COGGINS TEST FOR THE HORSE. 
Extra halters and leads
Whips 
Extra show pants(if you fall, baddddddd thing!) 
I second the first aid kit!
Mom or dad to bring you bagels coffee, your jacket, etc. couldn't live without my mom, mimi and my best friend/show groom!
I would always warm up in bell boots and my horse's boots just in case! There arn't farrier's at hunter show i don't think
A book to read durning break. 
DUCK TAPE! It saved our truck from getting drenced in rain after some guy knock the window out parking our three horse slant plus tack plus living quarters trailer! 
a sweatsuit to go over your clothes to keep them clean(our team has matching windsuits! It's so cool!)
a blanket(for you and your horse, you never know when you are going to get cold!) 
an umbrella 
hoof polish
show sheen or vetrolin shine(i perfer the later)
lunge line and whip
extra gloves(I would warm up in my SSGs and trade them out for my leather ones right before I go into the ring) 
Tide to go pens, just incase lunch gets on your breeches, show shirt, etc
maybe a mid day meal for your horse but DEFINATLY a hay net! to munch on whilst standing by the trailer
and remeber- even if you are SO nervous and think you can't eat, EAT BREAKFAST! even if it is just a small cup of fruit, EAT SOMETHING! 
Oh and bobby pins! 
HAVE FUN!


----------



## TipTop (Mar 2, 2007)

The absolutely best thing I have ever used is not sure what to call them.
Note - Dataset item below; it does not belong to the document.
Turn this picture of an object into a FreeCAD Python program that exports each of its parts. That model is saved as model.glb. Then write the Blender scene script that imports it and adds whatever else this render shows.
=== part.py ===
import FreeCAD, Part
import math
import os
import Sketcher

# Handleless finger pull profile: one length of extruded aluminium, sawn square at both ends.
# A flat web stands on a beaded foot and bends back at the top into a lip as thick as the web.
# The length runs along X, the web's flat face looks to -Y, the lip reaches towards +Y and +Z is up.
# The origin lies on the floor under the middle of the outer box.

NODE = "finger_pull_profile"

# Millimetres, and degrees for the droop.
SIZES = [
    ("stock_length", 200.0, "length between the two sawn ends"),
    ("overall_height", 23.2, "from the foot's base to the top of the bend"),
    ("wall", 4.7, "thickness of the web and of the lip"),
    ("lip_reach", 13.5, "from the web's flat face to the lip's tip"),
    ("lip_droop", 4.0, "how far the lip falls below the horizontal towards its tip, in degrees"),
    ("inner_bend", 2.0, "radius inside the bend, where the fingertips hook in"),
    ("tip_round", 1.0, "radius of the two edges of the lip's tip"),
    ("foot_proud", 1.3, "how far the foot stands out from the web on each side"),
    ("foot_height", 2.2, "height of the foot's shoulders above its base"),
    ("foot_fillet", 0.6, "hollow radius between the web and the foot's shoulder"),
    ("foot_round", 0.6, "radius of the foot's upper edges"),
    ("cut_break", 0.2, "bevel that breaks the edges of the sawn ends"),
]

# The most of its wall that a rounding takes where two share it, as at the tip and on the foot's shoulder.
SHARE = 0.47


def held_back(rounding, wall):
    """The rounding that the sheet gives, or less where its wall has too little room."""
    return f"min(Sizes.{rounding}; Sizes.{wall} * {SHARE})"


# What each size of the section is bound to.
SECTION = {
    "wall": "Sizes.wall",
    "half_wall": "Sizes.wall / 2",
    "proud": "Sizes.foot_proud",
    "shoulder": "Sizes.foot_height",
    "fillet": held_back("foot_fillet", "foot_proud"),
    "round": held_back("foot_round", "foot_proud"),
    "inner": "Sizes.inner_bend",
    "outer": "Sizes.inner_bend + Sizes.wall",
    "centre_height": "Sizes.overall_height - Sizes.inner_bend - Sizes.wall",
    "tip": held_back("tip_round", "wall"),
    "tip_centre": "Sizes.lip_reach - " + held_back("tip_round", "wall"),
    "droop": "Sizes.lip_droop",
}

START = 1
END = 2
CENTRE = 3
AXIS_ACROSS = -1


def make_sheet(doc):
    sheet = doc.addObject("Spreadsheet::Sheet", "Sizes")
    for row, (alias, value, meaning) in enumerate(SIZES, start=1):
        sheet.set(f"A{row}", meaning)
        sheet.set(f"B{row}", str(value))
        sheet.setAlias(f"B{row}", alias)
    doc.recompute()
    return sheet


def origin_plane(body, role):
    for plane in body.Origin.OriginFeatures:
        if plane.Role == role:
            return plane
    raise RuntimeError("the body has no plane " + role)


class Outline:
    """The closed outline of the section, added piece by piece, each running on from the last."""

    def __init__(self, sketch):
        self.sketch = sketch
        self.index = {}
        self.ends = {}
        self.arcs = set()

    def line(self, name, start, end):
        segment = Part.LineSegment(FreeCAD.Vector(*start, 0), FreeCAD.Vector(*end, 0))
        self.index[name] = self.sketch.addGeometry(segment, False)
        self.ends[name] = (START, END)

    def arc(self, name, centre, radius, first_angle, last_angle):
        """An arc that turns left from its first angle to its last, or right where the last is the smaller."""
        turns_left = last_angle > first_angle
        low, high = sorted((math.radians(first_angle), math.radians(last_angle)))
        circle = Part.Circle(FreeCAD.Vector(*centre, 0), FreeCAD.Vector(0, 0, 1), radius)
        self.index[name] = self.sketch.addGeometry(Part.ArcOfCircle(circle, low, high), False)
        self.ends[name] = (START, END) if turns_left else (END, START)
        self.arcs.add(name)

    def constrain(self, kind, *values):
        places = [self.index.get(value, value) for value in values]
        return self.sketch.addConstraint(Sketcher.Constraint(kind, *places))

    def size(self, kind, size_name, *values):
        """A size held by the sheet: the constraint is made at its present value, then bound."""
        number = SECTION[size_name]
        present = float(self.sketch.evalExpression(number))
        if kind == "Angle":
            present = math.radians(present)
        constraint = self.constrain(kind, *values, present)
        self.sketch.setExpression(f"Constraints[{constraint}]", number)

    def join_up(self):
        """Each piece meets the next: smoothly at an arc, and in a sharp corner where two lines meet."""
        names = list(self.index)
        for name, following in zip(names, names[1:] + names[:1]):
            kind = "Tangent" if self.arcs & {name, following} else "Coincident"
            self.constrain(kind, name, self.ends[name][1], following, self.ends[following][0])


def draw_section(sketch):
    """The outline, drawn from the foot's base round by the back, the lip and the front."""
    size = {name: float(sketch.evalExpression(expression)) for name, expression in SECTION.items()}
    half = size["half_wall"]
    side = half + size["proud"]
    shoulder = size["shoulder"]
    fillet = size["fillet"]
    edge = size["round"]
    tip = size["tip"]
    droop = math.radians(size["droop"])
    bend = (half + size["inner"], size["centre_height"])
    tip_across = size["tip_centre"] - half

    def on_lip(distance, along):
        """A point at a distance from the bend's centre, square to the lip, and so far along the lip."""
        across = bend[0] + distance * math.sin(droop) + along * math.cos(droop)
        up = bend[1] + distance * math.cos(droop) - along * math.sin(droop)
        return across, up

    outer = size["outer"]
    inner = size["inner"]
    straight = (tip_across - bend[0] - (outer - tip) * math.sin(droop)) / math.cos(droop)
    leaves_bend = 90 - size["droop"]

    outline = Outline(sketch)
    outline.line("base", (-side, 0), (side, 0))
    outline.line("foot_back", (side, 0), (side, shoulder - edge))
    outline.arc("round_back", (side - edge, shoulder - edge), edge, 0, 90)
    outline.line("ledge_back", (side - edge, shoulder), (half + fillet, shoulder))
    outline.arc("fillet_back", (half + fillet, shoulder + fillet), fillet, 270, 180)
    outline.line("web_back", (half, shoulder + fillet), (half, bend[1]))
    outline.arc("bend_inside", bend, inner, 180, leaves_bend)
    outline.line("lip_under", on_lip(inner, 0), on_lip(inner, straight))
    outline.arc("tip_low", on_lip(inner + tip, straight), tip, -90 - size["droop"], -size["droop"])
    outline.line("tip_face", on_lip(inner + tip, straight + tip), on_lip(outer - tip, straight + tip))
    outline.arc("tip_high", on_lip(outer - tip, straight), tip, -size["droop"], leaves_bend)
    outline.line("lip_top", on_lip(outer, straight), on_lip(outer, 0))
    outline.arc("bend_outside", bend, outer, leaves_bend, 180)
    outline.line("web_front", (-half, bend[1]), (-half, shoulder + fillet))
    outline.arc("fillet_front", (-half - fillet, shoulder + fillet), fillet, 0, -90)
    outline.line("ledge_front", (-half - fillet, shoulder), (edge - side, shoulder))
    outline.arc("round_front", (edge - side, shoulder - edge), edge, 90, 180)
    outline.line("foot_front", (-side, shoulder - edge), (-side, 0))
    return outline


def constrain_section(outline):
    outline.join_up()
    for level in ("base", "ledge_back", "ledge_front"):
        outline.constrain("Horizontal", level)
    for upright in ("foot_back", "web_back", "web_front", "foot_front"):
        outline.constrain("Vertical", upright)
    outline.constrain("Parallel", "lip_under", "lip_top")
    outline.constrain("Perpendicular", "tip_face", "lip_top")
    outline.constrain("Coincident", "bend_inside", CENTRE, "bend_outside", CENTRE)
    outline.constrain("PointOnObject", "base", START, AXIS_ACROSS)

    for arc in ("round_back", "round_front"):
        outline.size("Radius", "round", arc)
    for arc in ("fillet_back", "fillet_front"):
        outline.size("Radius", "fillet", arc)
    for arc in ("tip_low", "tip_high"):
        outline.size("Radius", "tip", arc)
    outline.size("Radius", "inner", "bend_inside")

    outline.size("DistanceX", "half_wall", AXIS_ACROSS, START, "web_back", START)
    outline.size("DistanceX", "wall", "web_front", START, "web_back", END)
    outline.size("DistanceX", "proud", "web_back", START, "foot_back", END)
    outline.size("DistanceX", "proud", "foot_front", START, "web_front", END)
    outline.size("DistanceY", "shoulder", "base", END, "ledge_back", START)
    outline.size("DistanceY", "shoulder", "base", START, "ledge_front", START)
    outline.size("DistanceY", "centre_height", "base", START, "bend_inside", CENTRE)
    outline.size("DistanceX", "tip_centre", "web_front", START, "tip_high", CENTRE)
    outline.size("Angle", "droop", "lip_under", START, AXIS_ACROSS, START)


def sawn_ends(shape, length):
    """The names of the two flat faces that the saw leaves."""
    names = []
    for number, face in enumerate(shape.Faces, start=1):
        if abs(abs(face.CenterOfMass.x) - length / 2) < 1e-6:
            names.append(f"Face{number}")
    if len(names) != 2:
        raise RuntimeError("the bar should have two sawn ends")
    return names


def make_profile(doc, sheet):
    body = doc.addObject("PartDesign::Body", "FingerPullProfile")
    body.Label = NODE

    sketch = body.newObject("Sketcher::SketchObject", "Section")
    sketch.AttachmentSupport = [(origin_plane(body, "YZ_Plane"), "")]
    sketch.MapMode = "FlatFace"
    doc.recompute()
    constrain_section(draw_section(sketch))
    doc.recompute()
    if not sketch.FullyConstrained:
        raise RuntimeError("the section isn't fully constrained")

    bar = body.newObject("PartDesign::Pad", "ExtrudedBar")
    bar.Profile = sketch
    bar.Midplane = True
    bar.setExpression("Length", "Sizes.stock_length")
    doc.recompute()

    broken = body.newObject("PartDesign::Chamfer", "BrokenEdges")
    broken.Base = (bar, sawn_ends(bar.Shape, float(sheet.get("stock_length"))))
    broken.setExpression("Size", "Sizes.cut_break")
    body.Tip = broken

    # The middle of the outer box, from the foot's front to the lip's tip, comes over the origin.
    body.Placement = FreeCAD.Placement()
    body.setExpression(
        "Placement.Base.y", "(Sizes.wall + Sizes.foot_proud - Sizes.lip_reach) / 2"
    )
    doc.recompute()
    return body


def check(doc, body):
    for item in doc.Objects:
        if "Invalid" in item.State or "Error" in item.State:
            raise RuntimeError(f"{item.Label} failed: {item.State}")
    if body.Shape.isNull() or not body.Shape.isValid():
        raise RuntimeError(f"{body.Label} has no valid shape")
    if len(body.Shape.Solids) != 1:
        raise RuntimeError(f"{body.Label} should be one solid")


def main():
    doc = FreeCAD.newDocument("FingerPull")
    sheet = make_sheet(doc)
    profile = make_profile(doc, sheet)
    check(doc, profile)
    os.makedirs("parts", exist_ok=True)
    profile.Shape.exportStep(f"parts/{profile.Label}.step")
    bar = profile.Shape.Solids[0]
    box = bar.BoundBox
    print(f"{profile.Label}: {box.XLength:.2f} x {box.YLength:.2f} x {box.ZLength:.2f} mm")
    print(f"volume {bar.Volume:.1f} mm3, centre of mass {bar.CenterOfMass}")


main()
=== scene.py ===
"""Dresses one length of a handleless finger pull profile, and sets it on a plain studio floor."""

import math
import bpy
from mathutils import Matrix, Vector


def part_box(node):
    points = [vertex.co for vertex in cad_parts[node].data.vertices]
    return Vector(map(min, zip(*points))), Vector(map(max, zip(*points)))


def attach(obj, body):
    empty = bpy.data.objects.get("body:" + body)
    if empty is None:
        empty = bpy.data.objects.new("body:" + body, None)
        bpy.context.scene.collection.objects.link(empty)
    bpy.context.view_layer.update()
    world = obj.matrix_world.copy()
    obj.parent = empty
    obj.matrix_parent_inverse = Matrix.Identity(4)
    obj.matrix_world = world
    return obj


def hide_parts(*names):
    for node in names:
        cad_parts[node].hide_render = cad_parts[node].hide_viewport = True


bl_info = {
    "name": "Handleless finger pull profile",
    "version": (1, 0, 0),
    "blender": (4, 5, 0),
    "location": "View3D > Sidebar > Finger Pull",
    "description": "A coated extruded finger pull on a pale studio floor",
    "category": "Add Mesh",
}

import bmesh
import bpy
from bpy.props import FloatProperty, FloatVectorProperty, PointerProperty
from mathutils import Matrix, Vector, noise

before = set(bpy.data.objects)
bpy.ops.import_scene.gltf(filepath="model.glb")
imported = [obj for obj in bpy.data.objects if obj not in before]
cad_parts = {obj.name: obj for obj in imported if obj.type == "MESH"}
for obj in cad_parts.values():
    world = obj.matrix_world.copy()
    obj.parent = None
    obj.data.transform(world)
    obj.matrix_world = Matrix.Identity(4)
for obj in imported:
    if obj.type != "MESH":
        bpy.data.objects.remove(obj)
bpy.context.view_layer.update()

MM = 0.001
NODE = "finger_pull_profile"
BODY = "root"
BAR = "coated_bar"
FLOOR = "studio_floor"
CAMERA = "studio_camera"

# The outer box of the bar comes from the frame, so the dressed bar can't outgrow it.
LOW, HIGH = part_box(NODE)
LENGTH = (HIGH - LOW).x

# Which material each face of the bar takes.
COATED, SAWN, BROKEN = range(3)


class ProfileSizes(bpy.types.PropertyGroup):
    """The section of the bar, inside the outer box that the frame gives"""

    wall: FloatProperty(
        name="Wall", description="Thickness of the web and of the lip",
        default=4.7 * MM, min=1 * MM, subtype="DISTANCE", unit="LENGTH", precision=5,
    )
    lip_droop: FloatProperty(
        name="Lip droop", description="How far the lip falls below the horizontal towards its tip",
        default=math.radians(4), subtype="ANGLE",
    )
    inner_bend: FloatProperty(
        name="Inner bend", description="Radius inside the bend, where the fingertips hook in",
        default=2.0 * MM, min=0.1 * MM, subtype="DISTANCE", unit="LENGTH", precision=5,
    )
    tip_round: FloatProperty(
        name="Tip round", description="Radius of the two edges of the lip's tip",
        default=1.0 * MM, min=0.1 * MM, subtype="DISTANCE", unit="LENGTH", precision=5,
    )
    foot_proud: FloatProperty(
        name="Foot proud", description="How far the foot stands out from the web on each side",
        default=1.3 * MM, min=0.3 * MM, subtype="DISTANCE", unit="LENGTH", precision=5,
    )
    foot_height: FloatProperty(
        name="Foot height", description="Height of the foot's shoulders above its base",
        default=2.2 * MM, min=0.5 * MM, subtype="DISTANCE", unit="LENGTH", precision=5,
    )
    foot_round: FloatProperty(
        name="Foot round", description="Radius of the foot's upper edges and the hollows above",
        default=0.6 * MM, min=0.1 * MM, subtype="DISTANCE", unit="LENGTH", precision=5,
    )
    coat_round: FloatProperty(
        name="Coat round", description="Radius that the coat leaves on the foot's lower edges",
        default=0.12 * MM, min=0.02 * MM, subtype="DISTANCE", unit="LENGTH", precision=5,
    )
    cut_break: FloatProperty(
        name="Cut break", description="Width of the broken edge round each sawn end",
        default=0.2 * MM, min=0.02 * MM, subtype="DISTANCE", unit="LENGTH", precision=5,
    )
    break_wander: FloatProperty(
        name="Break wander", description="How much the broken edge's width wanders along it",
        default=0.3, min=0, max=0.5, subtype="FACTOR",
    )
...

They are sort of like very strong paper towels but when dry they are the size of peppermints. You put water on them and they expand to a full size paper towel. They are so handy. All you need is a bottle of water or whatever to get the towel wet. You can carry a whole bunch in your pocket and you don't have to carry around a water bucket and towel anymore to dust your horse off before going in the ring.


----------